George Saunders, already revered as perhaps the finest short story writer of his generation, delivered his debut novel in 2017 and won the Man Booker Prize with it. Lincoln in the Bardo takes place over a single night in February 1862, when Abraham Lincoln visits the Georgetown cemetery where his eleven-year-old son Willie has just been buried. The novel unfolds through a chorus of ghostly voices, spirits trapped in the bardo (the Tibetan Buddhist transitional state between death and rebirth), who observe and eventually interact with the grieving president.
The form is unlike anything most readers have encountered. Voices overlap, historical accounts are quoted and contradicted, and the dead tell their stories in fragments that gradually coalesce into something profoundly moving. The reaction splits predictably: readers who embrace the experiment find it one of the most emotionally powerful novels they’ve ever read, while those who can’t connect with the form find it impenetrable.
A Chorus of the Dead That Somehow Lives
The polyphonic structure is the book’s most daring and most rewarding element. Dozens of spirits tell their stories, each with a distinct voice and a specific reason for refusing to move on. Hans Vollman, roger bevins iii, and the Reverend Everly Thomas emerge as the central trio, and Saunders gives each a personality so vivid that they become as real as any conventionally drawn character. The cumulative effect of these voices creates a portrait of human longing and denial that grows more powerful as the novel progresses.
Saunders’s prose, honed by decades of short fiction, is precise and surprising in every sentence. His ability to shift from comedy to devastating sadness within a single paragraph is unmatched, and the novel’s funniest moments, the ghosts’ euphemisms for their own deaths, their petty rivalries, their stubborn refusal to acknowledge their condition, serve the emotional architecture rather than undermining it.
The historical sections, composed entirely of quoted (and sometimes invented) accounts of Willie Lincoln’s illness, death, and funeral, create a kaleidoscopic view of a historical moment. These passages capture how any event looks different from every angle, and they give the novel an intellectual dimension that complements its emotional one.
Lincoln himself appears sparingly but with enormous impact. Saunders writes the president’s grief with restraint and dignity, letting the physical details, a father holding his dead son’s body, carry the emotional weight without editorializing. These scenes are among the most moving in recent fiction.
The Experimental Form as Barrier
The novel’s form is also its highest barrier to entry. The rapid alternation between voices, the lack of conventional narrative structure, and the disorienting early chapters send many readers searching for their footing.

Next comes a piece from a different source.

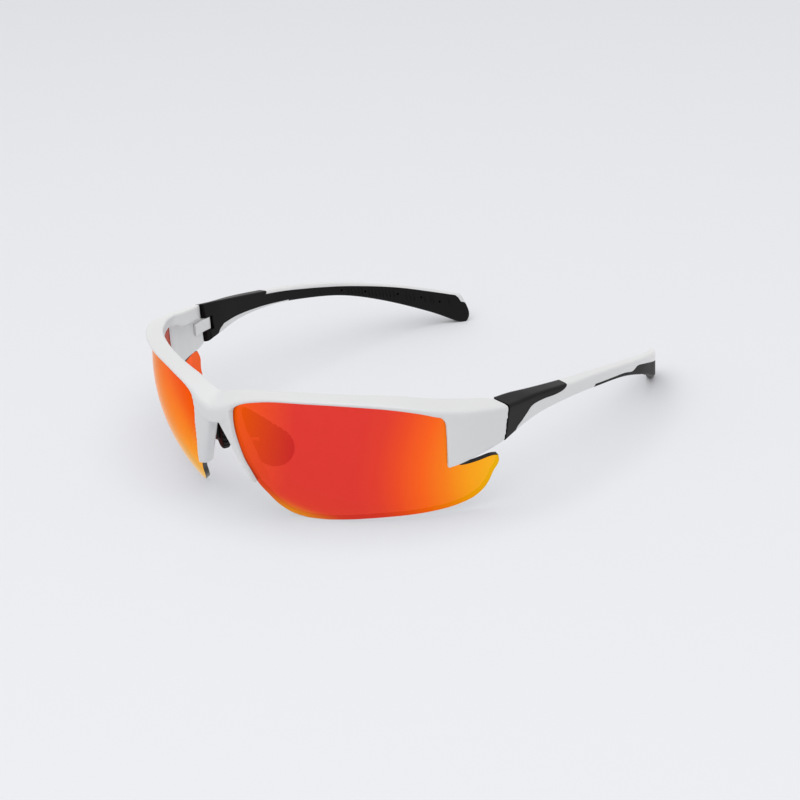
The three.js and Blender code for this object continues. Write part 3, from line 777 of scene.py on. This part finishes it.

The first fifty pages require patience and trust that the novel will cohere, and not all readers are willing to extend that trust.
The sheer number of ghostly voices can feel overwhelming. While the central spirits are well-developed, some of the peripheral voices blur together, and the effect can feel like channel-surfing through a graveyard. Readers who need to track characters closely may find the multiplication of perspectives exhausting.
The historical quotation sections, while intellectually stimulating, interrupt the emotional momentum of the ghost narrative. Some readers find the alternation between the two modes jarring rather than enriching, particularly when a deeply emotional ghostly sequence is followed by a dry historical account.
The novel’s brevity, given its ambitions, means that some of its most interesting ideas are raised without being fully explored. The bardo concept, the nature of the afterlife, the relationship between historical fact and narrative truth: all of these are gestured toward rather than comprehensively addressed.
Grief Beyond the Grave
Lincoln in the Bardo is fundamentally a novel about what keeps us from letting go, whether of life, of loved ones, or of the stories we tell ourselves. The ghosts in the bardo are stuck because they refuse to accept their deaths, and their stories, individually and collectively, map the full range of human attachment and regret.
The convergence of the ghostly and presidential storylines in the novel’s climax is extraordinary. Without spoiling the specifics, Saunders brings his themes together in a sequence that is simultaneously surreal, funny, and truly transcendent. It’s the kind of ending that redefines what you thought the book was doing all along.
Should You Read Lincoln in the Bardo?
If you’re open to experimental fiction and value emotional payoff over conventional storytelling, this is a remarkable experience. Readers who love Saunders’s short fiction will find the same qualities amplified here. If you need clear narrative structure, a manageable cast of characters, or a novel that doesn’t require a significant upfront investment of patience, the form may be more obstacle than invitation. The audiobook, performed by a full cast of 166 voices, is frequently cited as an alternative that makes the structure more accessible.
The Verdict on Lincoln in the Bardo
Lincoln in the Bardo is a singular achievement in contemporary fiction, a novel that invents its own form and fills it with more humor, grief, and humanity than most conventional novels manage. Saunders proves that his mastery of voice and emotion scales from the short story to the novel without losing any of its power. The experimental structure will alienate some readers, and the early going demands patience. But for those who surrender to its strange rhythms, it offers an experience that is truly unlike anything else: a ghost story that makes you believe in the reality of its spirits and the weight of their unfinished lives.